Comb the records below for the string "object" and copy each line where it turns up.

=== RECORDS SUPPLIED ===
---------------

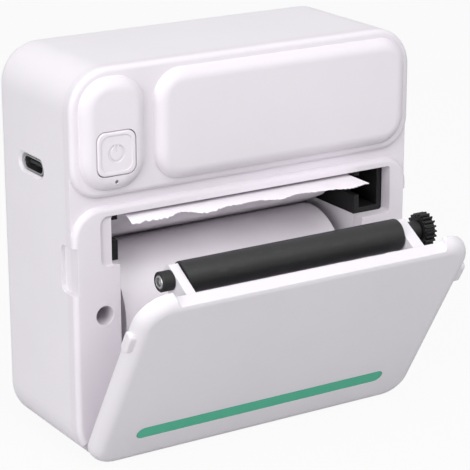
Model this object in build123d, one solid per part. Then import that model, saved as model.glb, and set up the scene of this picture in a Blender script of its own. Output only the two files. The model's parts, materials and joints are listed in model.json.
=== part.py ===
from build123d import *
from math import acos, cos, pi, radians, sin, sqrt, tan
import os

# Portable thermal printer, millimetres. +Z up, front towards -Y, left side -X.
# The origin is the middle of the base, below the middle of the housing's depth.
# The paper door and all it carries are drawn shut, then swung open about the hinge.

# Housing
body_width = 86.0
body_height = 87.0
body_depth = 33.0
corner_radius = 9.0
shell_wall = 2.0
back_edge_radius = 3.2
sill_radius = 3.9
panel_thickness = 2.0
fit_gap = 0.1
running_play = 0.05
side_play = 0.2

# Raised fields of the front panel: the plateau above, the door's seat below
field_rise = 1.25
field_round = 1.2
plateau_bottom = 59.2
plateau_radius = 7.0
seat_bottom = 4.2
seat_top = 57.2
seat_radius = 6.6
pad_rise = 1.95
pad_round = 3.0
pad_wall = 1.6
pad_side_margin = 1.65
pad_foot_margin = 1.4
pad_top_margin = 1.7
small_pad_width = 15.9
pad_split = 1.75
small_pad_radius = 7.0
large_pad_radius = 6.8

# Paper roll and sheet
roll_left_margin = 13.2
roll_right_margin = 15.4
roll_front_margin = 0.5
roll_back_margin = 4.1
roll_z = 29.4
core_radius = 6.0
core_bore_radius = 4.1
core_short = 0.2
cradle_ease = 0.9
roll_play = 0.15
web_thickness = 0.2
web_play = 0.15
leave_angle = 25.0
web_reach_right = 13.8
web_reach_left = 7.2

# Paper mouth and roll bay, measured from the paper's edges
mouth_left_margin = 3.85
mouth_right_margin = 10.65
mouth_sill = 44.1
mouth_top = 55.1
bay_left_margin = 2.25
bay_right_margin = 3.1
bay_floor = 13.4
bay_wall = 0.9
pocket_width = 2.85
pocket_depth = 0.6
pocket_radius = 1.8

# Side grips, screws and the charging port
grip_bottom = 38.6
grip_top = 49.1
grip_reach = 4.5
grip_depth = 1.0
grip_radius = 1.4
screw_hole_radius = 2.12
panel_screw_inset = 7.12
panel_screw_z = 33.3
panel_screw_depth = 6.5
panel_screw_length = 7.5
case_screw_inset = 6.6
case_screw_low = 9.6
case_screw_drop = 6.4
case_screw_grip = 8.0
case_screw_length = 12.5
boss_radius = 2.8
boss_depth = 9.5
screw_shank_radius = 1.0
screw_head_radius = 2.0
screw_head_height = 1.3
port_width = 10.9
port_height = 3.7
port_setback = 17.5
port_z = 63.05
port_chamfer = 0.6
socket_width = 8.9
socket_height = 3.2
socket_length = 7.3
socket_sheet = 0.3
socket_inset = 0.7
tongue_width = 6.6
tongue_thickness = 0.7

# Door
hinge_inset = 1.5
hinge_height = 3.3
open_angle = 30.7
door_gap = 0.05
door_thickness = 3.2
door_skin = 1.6
door_side_wall = 2.0
door_side_margin = 1.1
door_bottom = 1.95
door_top = 54.4
door_top_radius = 7.2
door_bottom_radius = 6.5
door_round = 2.9
scoop_level = 52.8
scoop_side_margin = 9.15
scoop_radius = 1.0
ear_radius = 0.6
tab_bottom = 40.0
tab_height = 5.6
tab_proud = 0.8
tab_depth = 2.4
stripe_side_margin = 10.7
stripe_height = 3.5
stripe_z = 11.9
stripe_depth = 0.5
stripe_x = -0.2
stripe_gap = 0.05
knuckle_radius = 1.8
knuckle_width = 5.0
knuckle_inset = 11.5
knuckle_play = 0.3
hinge_block_width = 15.0
hinge_pin_radius = 0.9
hinge_pin_length = 10.4
liner_thickness = 1.3
liner_margin = 0.3
rib_thickness = 1.2
rib_pitch = 12.0
rib_low = 12.0
rib_high = 42.0

# Platen on the door
platen_setback = 4.8
platen_z = 50.7
platen_radius = 3.5
platen_short_left = 1.8
platen_short_right = 1.3
platen_shaft_radius = 1.5
shaft_recess_radius = 1.0
shaft_recess = 0.8
shaft_pip_radius = 0.45
shaft_proud = 0.05
shaft_tail = 0.7
arm_play = 0.25
left_arm_thickness = 2.25
right_arm_thickness = 2.95
arm_end_radius = 3.1
arm_top = 52.7
arm_foot = 45.4
bushing_radius = 2.15
left_bushing_length = 2.85
right_bushing_length = 2.6

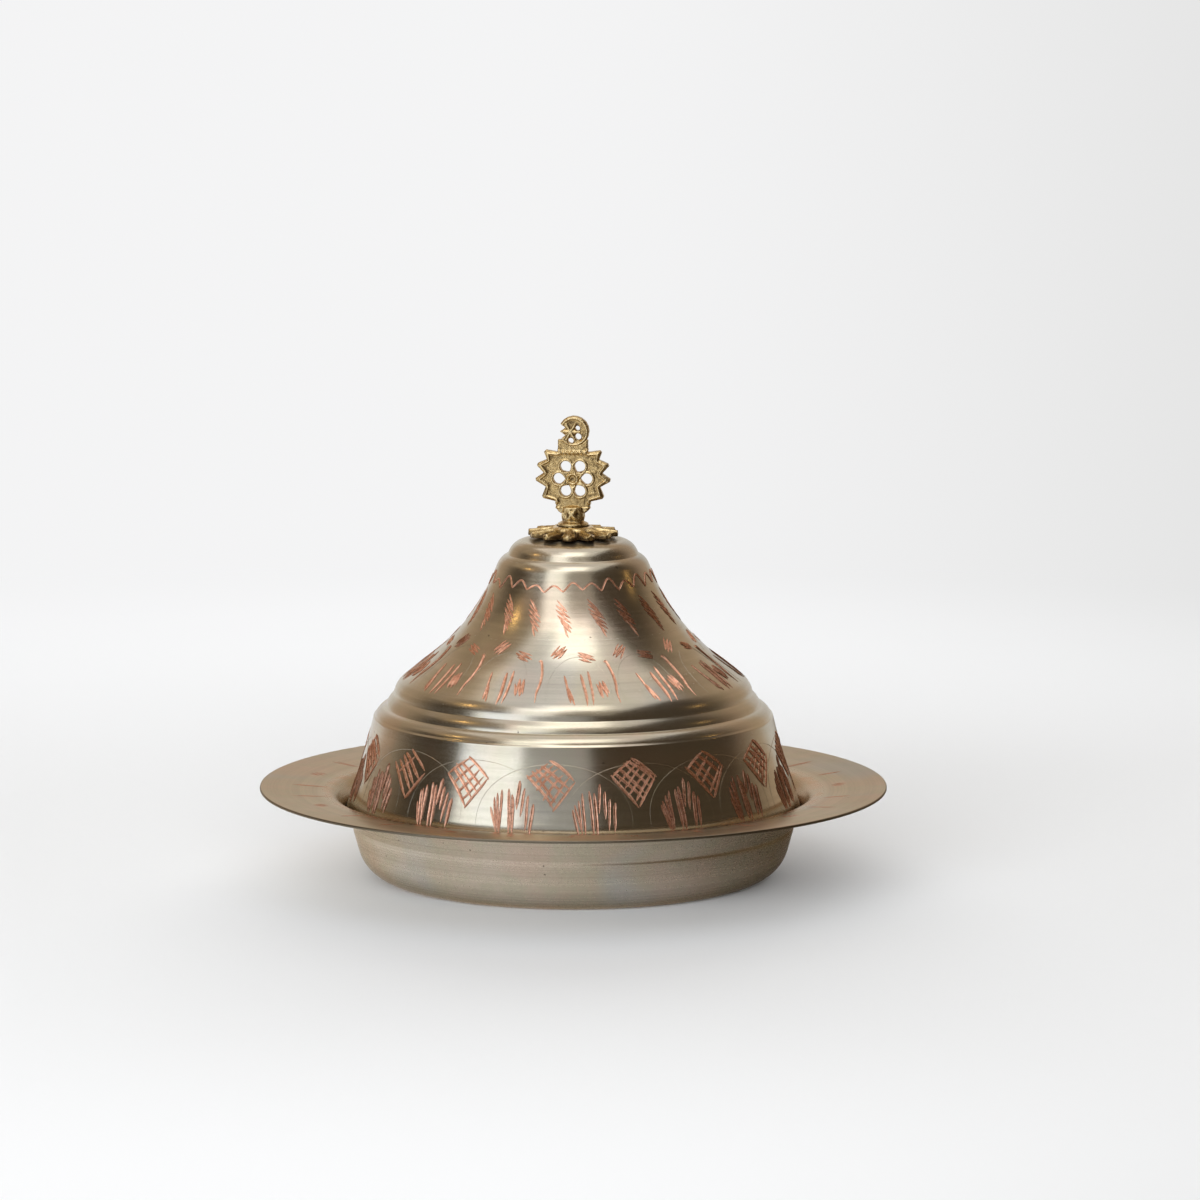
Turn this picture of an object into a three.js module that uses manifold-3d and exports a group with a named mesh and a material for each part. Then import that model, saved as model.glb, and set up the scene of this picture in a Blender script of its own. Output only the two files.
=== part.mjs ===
// A round serving dish of tinned copper with a tall lid and a cast brass finial.
// Millimetres, +Z up. The origin is on the table under the middle of the dish,
// and the front of the finial faces -Y.
import * as THREE from 'three';
import { mergeVertices } from 'three/addons/utils/BufferGeometryUtils.js';
import Module from 'manifold-3d';

const wasm = await Module();
wasm.setup();

const { degToRad } = THREE.MathUtils;

// Dish, with its sizes over the outside of the sheet
const rimDiameter = 200;
const rimHeight = 29.4;
const dishSheet = 0.9;
const flangeRise = 2.1;
const bellyDiameter = 140.4;
const bellyFootDiameter = 132;
const bellyBend = 12;
const ridgeHeight = 16;
const ridge = { size: 0.15, halfWidth: 0.8 };
const neckDiameter = 153.4;
const neckBend = 3.5;

// Lid shell, from the edge that rests in the neck of the dish up to the crown
const lidSheet = 0.9;
const seatHeight = 22.4;
const seatClearance = 0.3;
const wallRise = 30.1;
const wallTopDiameter = 127;
const wallBow = { depth: 0.95, height: 17.5, radius: 200 };
const foldBend = 1.2;
const lowerBead = { inset: 4, rise: 4.2, bulge: 0.5 };
const upperBead = { inset: 2.3, rise: 3.6, bulge: 0.35 };
const beadRadius = 30;
const shoulder = { inset: 0.8, rise: 2, bend: 7.5 };
const flare = { inset: 24.1, rise: 18.5, bend: 65 };
const neckTop = { inset: 8.2, rise: 19.5, bend: 1.2 };
const crownBead = { inset: 3.3, rise: 3.3, bulge: 0.5 };
const grooveBend = 0.6;
const domeWall = { inset: 1.8, rise: 4.1, bend: 6 };
const crownRise = 1.7;
const crownFlatDiameter = 13;
const crownBend = 12;

// Fastening through the crown
const studDiameter = 4;
const studClearance = 0.3;
const studChamfer = 0.4;
const studGrip = 5;
const studTail = 1.5;
const washer = { diameter: 10.6, thickness: 1 };
const nut = { acrossFlats: 7, thickness: 3.2, sides: 6 };

// Rosette
const rosetteDiameter = 28.4;
const rayCount = 12;
const rayTurn = degToRad(-7);
const rayTipShare = 0.34;
const rayNotchDepth = 3.4;
const rayThickness = 2.8;
const rayValleyDepth = 1.2;
const rosetteHub = { diameter: 10.6, footDiameter: 12.6, thickness: 3.1 };

// Finial, with heights on the sun and above it taken from the middle of the sun
const finialTurn = degToRad(-7);
const collar = { diameter: 9.8, edge: 0.8, slope: 0.7 };
const knop = { waist: 6.8, diameter: 7.4, rise: 2.4, bend: 3 };
const knopTop = { diameter: 6.6, rise: 4.6, bend: 1, crown: 0.9 };
const plateThickness = 2.6;
const plateBevel = 0.35;
const sun = { height: 15.1, top: 9.2 };
// Each tooth's tip and each notch beside them: degrees from the top and reach from the middle
const tips = [[45.5, 12.5], [68.5, 12.2], [92, 11.9], [122, 11.4]];
const notches = [[30, 9.8], [54, 10.3], [79.5, 9.5], [107, 9.1], [142, 9.2]];
const tipWidth = 4;
const skirt = [[5.3, -9.2], [4.9, -9.9], [3.9, -11], [2.6, -11], [2.6, -9.5]];
const sunHole = { count: 6, circle: 9, diameter: 3.4, reach: 2.3, halfArc: degToRad(115) };
const saddle = { width: 9.6, bottom: 7, top: 12.4 };
const crescent = { x: 0.3, height: 15.1, diameter: 9.8, seat: 0.3 };
const mouth = { top: degToRad(151), bottom: degToRad(-148) };
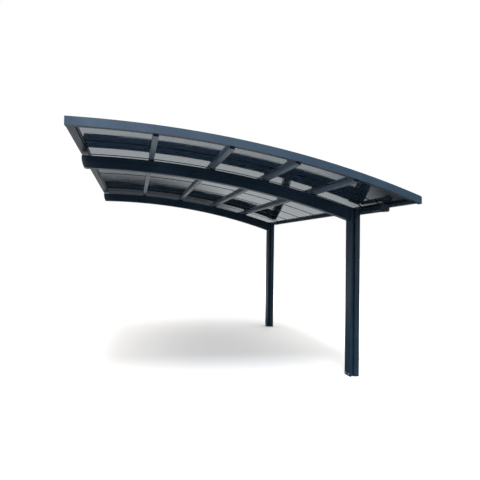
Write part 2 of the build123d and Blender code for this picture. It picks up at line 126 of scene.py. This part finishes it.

---------------

=== EXERCISE RESULT ===
Model this object in build123d, one solid per part. Then import that model, saved as model.glb, and set up the scene of this picture in a Blender script of its own. Output only the two files. The model's parts, materials and joints are listed in model.json.
Turn this picture of an object into a three.js module that uses manifold-3d and exports a group with a named mesh and a material for each part. Then import that model, saved as model.glb, and set up the scene of this picture in a Blender script of its own. Output only the two files.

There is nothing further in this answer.